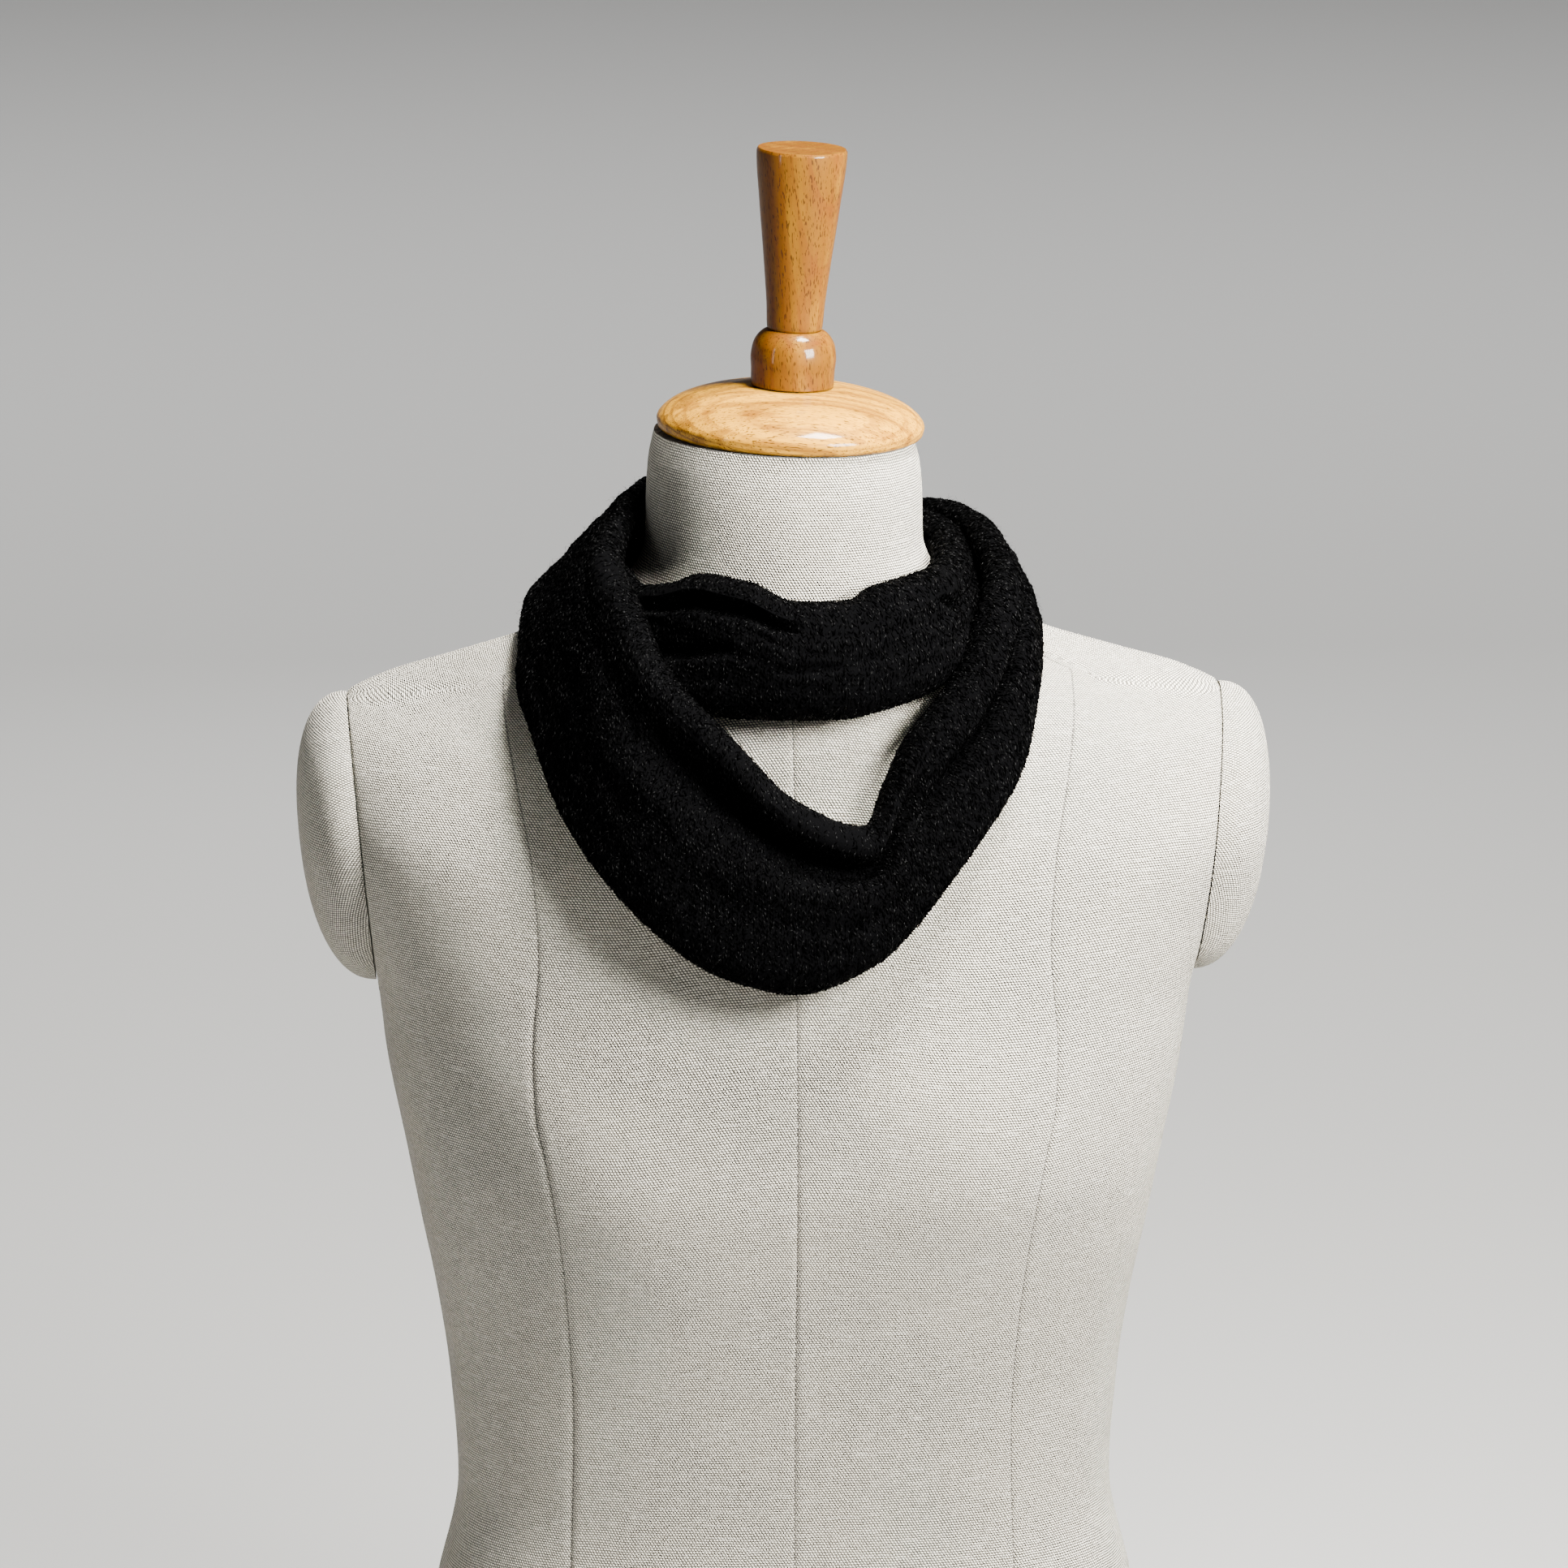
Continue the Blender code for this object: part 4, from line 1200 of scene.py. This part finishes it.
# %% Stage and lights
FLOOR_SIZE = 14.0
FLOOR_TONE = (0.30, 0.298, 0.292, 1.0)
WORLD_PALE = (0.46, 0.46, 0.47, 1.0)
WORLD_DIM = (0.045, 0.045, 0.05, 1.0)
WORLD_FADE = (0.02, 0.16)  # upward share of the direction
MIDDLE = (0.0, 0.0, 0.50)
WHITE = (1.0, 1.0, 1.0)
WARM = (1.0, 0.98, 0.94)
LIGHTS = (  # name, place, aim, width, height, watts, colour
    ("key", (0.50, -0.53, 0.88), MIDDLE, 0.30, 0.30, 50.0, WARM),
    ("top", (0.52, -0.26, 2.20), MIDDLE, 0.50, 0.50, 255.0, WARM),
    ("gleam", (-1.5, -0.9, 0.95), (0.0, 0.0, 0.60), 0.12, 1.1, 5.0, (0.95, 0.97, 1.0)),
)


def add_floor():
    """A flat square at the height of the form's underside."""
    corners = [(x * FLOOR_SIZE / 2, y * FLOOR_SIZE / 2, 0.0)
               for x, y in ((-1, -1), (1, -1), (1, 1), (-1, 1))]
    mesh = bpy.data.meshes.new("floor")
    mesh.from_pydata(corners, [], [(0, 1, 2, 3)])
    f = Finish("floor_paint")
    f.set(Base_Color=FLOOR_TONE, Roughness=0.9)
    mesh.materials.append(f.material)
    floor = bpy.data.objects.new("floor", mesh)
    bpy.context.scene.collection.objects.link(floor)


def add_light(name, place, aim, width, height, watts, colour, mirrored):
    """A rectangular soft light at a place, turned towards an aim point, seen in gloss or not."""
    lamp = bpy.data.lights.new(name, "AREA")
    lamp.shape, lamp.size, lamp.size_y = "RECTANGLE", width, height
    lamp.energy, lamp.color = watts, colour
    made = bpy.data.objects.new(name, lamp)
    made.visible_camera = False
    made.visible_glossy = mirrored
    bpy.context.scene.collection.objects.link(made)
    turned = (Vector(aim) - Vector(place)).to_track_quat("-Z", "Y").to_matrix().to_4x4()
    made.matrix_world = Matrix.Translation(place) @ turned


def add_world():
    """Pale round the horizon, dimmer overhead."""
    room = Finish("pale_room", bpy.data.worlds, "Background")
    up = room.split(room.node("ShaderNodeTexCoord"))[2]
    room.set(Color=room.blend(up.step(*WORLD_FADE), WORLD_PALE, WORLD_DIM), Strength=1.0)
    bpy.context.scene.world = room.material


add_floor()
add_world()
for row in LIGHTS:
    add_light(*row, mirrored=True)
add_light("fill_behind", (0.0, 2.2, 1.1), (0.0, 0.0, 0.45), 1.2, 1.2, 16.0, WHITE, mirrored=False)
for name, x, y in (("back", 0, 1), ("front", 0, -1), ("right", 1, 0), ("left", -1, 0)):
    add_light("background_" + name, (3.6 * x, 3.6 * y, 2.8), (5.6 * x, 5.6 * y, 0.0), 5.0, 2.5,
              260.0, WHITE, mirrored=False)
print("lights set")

============

Write the data out again in full and exactly.

SOLUTION FOR THIS PROBLEM ▸
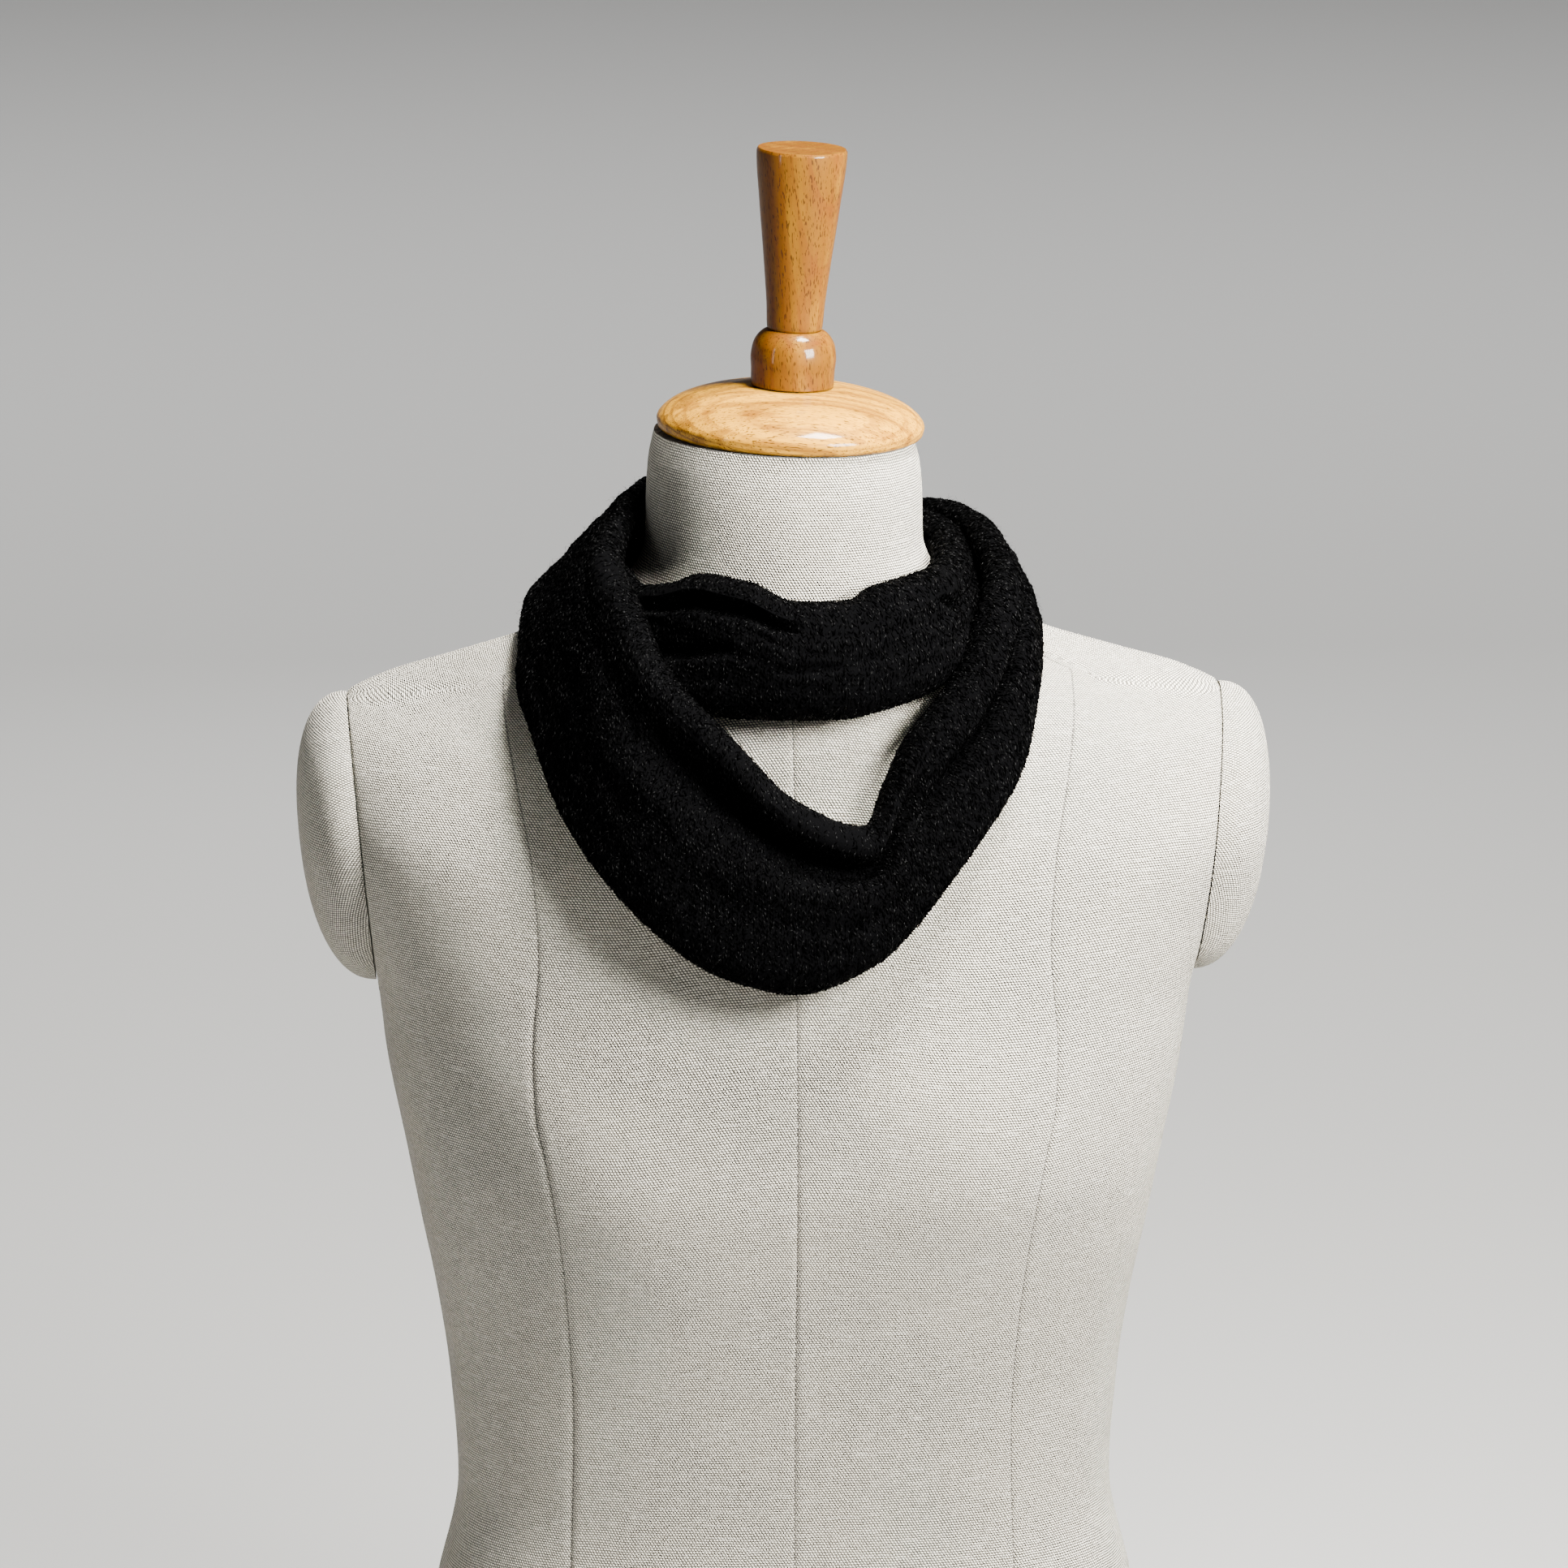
Continue the Blender code for this object: part 4, from line 1200 of scene.py. This part finishes it.
# %% Stage and lights
FLOOR_SIZE = 14.0
FLOOR_TONE = (0.30, 0.298, 0.292, 1.0)
WORLD_PALE = (0.46, 0.46, 0.47, 1.0)
WORLD_DIM = (0.045, 0.045, 0.05, 1.0)
WORLD_FADE = (0.02, 0.16)  # upward share of the direction
MIDDLE = (0.0, 0.0, 0.50)
WHITE = (1.0, 1.0, 1.0)
WARM = (1.0, 0.98, 0.94)
LIGHTS = (  # name, place, aim, width, height, watts, colour
    ("key", (0.50, -0.53, 0.88), MIDDLE, 0.30, 0.30, 50.0, WARM),
    ("top", (0.52, -0.26, 2.20), MIDDLE, 0.50, 0.50, 255.0, WARM),
    ("gleam", (-1.5, -0.9, 0.95), (0.0, 0.0, 0.60), 0.12, 1.1, 5.0, (0.95, 0.97, 1.0)),
)


def add_floor():
    """A flat square at the height of the form's underside."""
    corners = [(x * FLOOR_SIZE / 2, y * FLOOR_SIZE / 2, 0.0)
               for x, y in ((-1, -1), (1, -1), (1, 1), (-1, 1))]
    mesh = bpy.data.meshes.new("floor")
    mesh.from_pydata(corners, [], [(0, 1, 2, 3)])
    f = Finish("floor_paint")
    f.set(Base_Color=FLOOR_TONE, Roughness=0.9)
    mesh.materials.append(f.material)
    floor = bpy.data.objects.new("floor", mesh)
    bpy.context.scene.collection.objects.link(floor)


def add_light(name, place, aim, width, height, watts, colour, mirrored):
    """A rectangular soft light at a place, turned towards an aim point, seen in gloss or not."""
    lamp = bpy.data.lights.new(name, "AREA")
    lamp.shape, lamp.size, lamp.size_y = "RECTANGLE", width, height
    lamp.energy, lamp.color = watts, colour
    made = bpy.data.objects.new(name, lamp)
    made.visible_camera = False
    made.visible_glossy = mirrored
    bpy.context.scene.collection.objects.link(made)
    turned = (Vector(aim) - Vector(place)).to_track_quat("-Z", "Y").to_matrix().to_4x4()
    made.matrix_world = Matrix.Translation(place) @ turned


def add_world():
    """Pale round the horizon, dimmer overhead."""
    room = Finish("pale_room", bpy.data.worlds, "Background")
    up = room.split(room.node("ShaderNodeTexCoord"))[2]
    room.set(Color=room.blend(up.step(*WORLD_FADE), WORLD_PALE, WORLD_DIM), Strength=1.0)
    bpy.context.scene.world = room.material


add_floor()
add_world()
for row in LIGHTS:
    add_light(*row, mirrored=True)
add_light("fill_behind", (0.0, 2.2, 1.1), (0.0, 0.0, 0.45), 1.2, 1.2, 16.0, WHITE, mirrored=False)
for name, x, y in (("back", 0, 1), ("front", 0, -1), ("right", 1, 0), ("left", -1, 0)):
    add_light("background_" + name, (3.6 * x, 3.6 * y, 2.8), (5.6 * x, 5.6 * y, 0.0), 5.0, 2.5,
              260.0, WHITE, mirrored=False)
print("lights set")